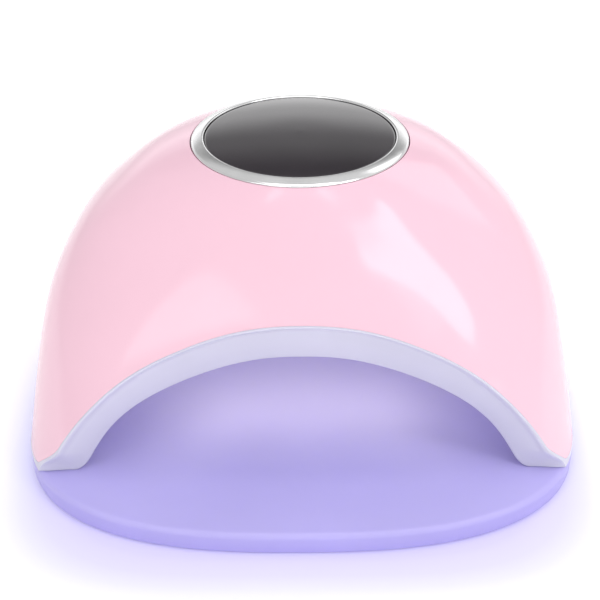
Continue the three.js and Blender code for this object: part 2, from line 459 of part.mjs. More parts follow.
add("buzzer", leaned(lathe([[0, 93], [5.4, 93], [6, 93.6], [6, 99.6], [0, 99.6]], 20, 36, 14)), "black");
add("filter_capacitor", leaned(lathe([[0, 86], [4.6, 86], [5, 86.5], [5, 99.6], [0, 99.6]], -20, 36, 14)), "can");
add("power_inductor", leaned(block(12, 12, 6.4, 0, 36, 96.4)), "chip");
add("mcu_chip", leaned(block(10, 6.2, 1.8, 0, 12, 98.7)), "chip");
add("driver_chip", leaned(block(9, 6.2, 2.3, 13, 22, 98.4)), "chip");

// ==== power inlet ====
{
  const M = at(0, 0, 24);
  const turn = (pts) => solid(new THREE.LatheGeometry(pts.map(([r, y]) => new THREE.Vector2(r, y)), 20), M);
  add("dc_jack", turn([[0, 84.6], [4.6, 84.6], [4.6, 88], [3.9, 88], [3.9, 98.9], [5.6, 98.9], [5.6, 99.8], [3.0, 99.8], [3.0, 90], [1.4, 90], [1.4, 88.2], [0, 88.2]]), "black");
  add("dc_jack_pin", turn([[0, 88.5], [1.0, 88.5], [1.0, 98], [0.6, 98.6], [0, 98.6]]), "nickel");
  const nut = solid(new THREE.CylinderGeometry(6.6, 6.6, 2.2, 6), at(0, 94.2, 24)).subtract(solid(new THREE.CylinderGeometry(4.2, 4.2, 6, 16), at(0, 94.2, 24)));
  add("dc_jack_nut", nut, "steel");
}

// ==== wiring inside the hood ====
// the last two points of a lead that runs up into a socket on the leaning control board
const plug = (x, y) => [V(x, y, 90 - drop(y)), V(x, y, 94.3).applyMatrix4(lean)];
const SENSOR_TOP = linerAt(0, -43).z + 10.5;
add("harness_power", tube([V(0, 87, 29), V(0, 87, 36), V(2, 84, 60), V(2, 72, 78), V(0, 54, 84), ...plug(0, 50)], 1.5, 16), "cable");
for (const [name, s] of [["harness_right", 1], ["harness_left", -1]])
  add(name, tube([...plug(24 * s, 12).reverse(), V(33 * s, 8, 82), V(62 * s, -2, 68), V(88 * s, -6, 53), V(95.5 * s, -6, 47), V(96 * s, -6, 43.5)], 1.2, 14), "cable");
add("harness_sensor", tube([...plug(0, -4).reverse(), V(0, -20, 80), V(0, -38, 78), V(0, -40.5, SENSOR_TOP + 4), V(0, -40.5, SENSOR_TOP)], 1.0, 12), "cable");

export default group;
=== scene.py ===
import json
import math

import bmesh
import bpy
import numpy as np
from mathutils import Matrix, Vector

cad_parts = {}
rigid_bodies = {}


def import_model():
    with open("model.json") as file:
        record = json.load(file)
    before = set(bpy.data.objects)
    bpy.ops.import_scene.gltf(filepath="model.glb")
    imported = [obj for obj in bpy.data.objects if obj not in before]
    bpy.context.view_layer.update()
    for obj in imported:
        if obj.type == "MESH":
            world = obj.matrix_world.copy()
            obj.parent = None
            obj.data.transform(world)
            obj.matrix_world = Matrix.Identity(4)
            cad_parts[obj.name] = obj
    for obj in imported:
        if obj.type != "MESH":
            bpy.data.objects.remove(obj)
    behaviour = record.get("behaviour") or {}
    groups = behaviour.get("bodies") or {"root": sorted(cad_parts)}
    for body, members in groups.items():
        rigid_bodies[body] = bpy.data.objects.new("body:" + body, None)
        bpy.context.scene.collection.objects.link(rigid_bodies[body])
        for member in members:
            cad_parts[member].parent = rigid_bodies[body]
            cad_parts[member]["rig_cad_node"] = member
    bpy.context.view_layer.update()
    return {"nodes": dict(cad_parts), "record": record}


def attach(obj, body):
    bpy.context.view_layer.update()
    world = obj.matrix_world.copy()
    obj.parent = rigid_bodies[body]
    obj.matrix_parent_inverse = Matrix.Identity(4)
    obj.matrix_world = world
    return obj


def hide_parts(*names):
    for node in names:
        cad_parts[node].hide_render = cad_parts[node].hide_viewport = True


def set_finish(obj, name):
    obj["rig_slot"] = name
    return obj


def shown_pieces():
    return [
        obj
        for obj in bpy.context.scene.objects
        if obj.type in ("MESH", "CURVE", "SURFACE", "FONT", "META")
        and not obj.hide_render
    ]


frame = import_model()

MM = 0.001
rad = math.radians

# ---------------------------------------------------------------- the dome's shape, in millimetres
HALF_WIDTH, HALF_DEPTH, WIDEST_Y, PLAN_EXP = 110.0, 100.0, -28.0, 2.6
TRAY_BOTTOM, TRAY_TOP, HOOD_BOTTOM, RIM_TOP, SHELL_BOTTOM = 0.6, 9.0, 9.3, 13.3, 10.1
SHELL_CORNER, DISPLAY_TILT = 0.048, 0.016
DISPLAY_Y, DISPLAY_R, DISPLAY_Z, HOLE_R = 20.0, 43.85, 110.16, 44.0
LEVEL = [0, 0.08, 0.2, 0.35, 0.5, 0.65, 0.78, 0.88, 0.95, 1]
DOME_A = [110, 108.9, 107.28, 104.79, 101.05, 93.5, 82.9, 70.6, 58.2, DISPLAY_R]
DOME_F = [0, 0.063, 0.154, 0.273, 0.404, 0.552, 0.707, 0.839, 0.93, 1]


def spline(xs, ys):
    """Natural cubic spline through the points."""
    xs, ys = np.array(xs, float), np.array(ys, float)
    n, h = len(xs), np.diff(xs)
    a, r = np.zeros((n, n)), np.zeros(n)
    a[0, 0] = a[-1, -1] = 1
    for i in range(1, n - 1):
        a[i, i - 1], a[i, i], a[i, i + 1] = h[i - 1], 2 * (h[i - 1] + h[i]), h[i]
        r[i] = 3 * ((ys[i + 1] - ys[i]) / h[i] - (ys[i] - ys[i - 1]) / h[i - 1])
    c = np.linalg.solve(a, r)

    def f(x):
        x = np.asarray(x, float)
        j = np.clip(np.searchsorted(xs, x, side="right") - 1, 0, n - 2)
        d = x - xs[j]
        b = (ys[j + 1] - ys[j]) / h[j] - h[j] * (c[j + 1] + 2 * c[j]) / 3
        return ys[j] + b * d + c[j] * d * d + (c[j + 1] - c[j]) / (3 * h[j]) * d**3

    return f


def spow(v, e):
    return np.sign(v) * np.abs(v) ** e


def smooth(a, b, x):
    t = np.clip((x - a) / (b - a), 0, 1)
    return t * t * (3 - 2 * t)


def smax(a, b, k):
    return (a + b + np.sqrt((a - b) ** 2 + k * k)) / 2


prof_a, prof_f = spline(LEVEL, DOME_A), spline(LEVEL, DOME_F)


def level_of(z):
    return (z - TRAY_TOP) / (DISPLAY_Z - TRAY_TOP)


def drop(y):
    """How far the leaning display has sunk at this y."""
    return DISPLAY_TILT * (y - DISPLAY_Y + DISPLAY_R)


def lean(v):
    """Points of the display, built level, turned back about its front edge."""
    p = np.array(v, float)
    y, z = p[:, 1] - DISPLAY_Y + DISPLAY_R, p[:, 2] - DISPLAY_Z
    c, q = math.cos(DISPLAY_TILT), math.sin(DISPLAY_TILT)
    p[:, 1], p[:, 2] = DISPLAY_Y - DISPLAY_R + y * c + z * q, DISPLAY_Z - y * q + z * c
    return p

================

- REQUIRED TASK -
Start with the line that holds "wiring inside the" and finish with the line that holds "cad_parts[obj.name] = obj". Transcribe each line in between exactly, and those two as well.

- THE RESULT -
// ==== wiring inside the hood ====
// the last two points of a lead that runs up into a socket on the leaning control board
const plug = (x, y) => [V(x, y, 90 - drop(y)), V(x, y, 94.3).applyMatrix4(lean)];
const SENSOR_TOP = linerAt(0, -43).z + 10.5;
add("harness_power", tube([V(0, 87, 29), V(0, 87, 36), V(2, 84, 60), V(2, 72, 78), V(0, 54, 84), ...plug(0, 50)], 1.5, 16), "cable");
for (const [name, s] of [["harness_right", 1], ["harness_left", -1]])
  add(name, tube([...plug(24 * s, 12).reverse(), V(33 * s, 8, 82), V(62 * s, -2, 68), V(88 * s, -6, 53), V(95.5 * s, -6, 47), V(96 * s, -6, 43.5)], 1.2, 14), "cable");
add("harness_sensor", tube([...plug(0, -4).reverse(), V(0, -20, 80), V(0, -38, 78), V(0, -40.5, SENSOR_TOP + 4), V(0, -40.5, SENSOR_TOP)], 1.0, 12), "cable");

export default group;
=== scene.py ===
import json
import math

import bmesh
import bpy
import numpy as np
from mathutils import Matrix, Vector

cad_parts = {}
rigid_bodies = {}


def import_model():
    with open("model.json") as file:
        record = json.load(file)
    before = set(bpy.data.objects)
    bpy.ops.import_scene.gltf(filepath="model.glb")
    imported = [obj for obj in bpy.data.objects if obj not in before]
    bpy.context.view_layer.update()
    for obj in imported:
        if obj.type == "MESH":
            world = obj.matrix_world.copy()
            obj.parent = None
            obj.data.transform(world)
            obj.matrix_world = Matrix.Identity(4)
            cad_parts[obj.name] = obj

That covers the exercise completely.